In-store shoppers also use their phones to check prices before making a purchase. Two-thirds of brick-and-mortar consumers will check prices for an item on their mobile devices before making a purchase in the store.
Leveraging the differences
So where does all this research leave a business that exists primarily in one channel or the other? It provides focus with your merchandising and marketing efforts to ensure you capture the attention of the right customer for the kind of store you are.
If you are a physical store, keep an eye on your prices. Your customers are already comparing you to online retailers. Know where you stand in comparison. If you're more expensive, make sure that you call out the benefits of buying from you, especially those that appeal to the reasons people shop in-store. Things like quick delivery of large items and easy returns may help justify your price.

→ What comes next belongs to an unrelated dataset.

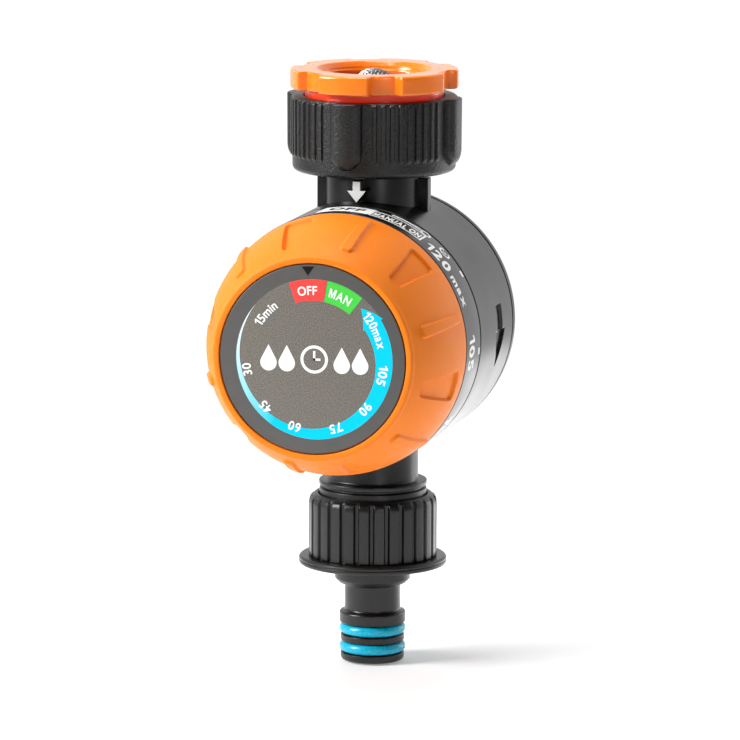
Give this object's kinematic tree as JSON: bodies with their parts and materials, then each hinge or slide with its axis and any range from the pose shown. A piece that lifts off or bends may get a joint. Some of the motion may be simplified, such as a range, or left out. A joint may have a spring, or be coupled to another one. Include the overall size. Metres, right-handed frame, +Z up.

If you're an online retailer, be sure your website's experience is geared toward finding items quickly and easily. While online shoppers may identify the ability to avoid impulse items as a reason they chose shopping online, it doesn't mean they are immune to it. Suggest complimentary items to the ones they are searching for. Also, have a plan in place to recapture some of that abandoned cart revenue. Emails triggered by abandoned carts can recapture as much as 29 percent of those sales.
Brick-and-mortar retail locations won't be disappearing anytime soon. What you can expect is that physical stores will evolve to better meet the needs of consumers who have the option of shopping online or in-store. To stay relevant, stores in both channels should understand the reasons consumers choose to shop with them, and then ensure that they cater to those consumer needs with their offerings, features and pricing.